Writing
Reflection
“Cout endl!”
By the second week of class, I had heard those same sounds uttered about a hundred times. The sounds had started the first day of “C++ Programming.” Harsh grating sounds, nails on a chalkboard.
There were four of them in a row. They were like drunken soldiers called to attention. All etiquette was thrown aside for the luxury of a dialogue between friends. Undercooked insults flew on puffs of hot air. The scramblers.
“Shhhhsh.”
Like eggs set in their ways, the scramblers didn’t yield to the teacher’s authority. In fact in many ways it just got worse. The longer they were in the pan, the hotter they got.

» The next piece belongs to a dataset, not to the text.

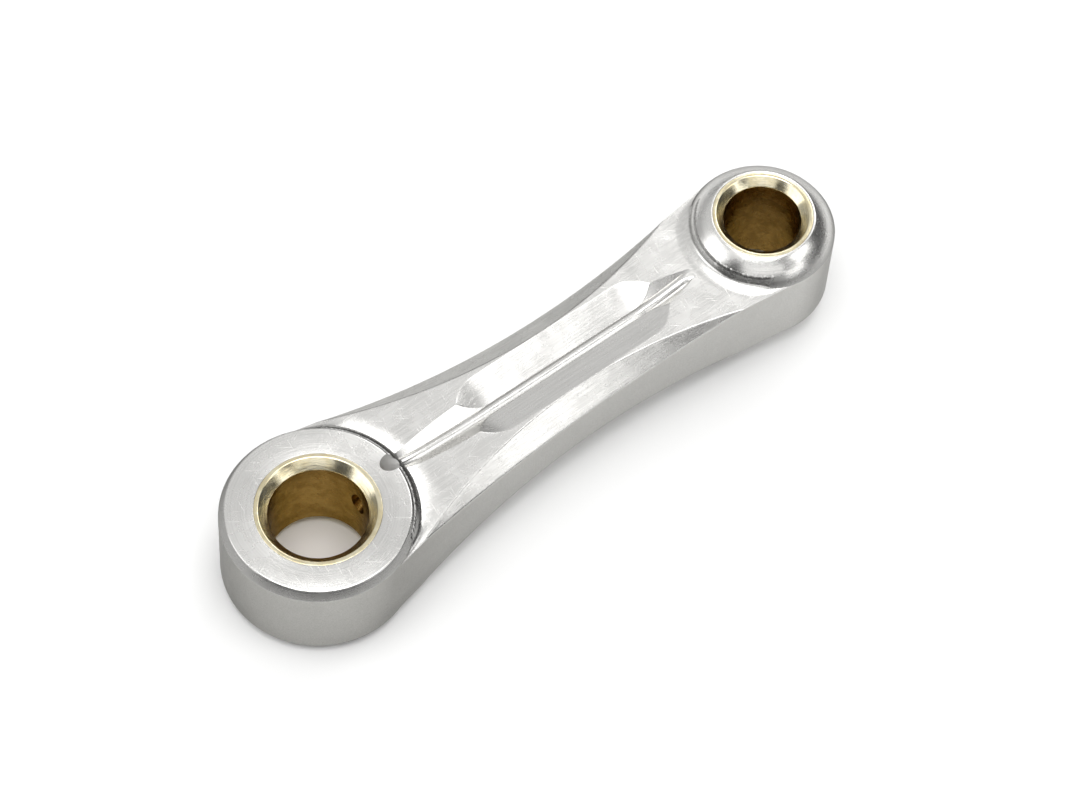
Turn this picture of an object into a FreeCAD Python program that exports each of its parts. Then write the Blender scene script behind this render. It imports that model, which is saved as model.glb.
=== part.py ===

At that, my shell cracked—they were sucking the white. Like second graders talking during Reading or kindergarteners that wanted to play blocks during naptime. The teacher had to step in.
cout << “The current temperature in Celsius is << celTemp << “.” << endl;
There is no ambiguity here. There can’t be. I won’t allow it. I will spit it back at you saying, “errors: 1, warnings: 0.”
error: line 1, superclass void null;
You can’t cancel an instruction of a superclass. It is unacceptable. The son doesn’t command the Father. The proper hierarchy must be followed to avoid errors. A subclass defining its own inherited attributes creates errors—the logic breaks down and it won’t compile. Code that won’t compile is useless, a waste of space.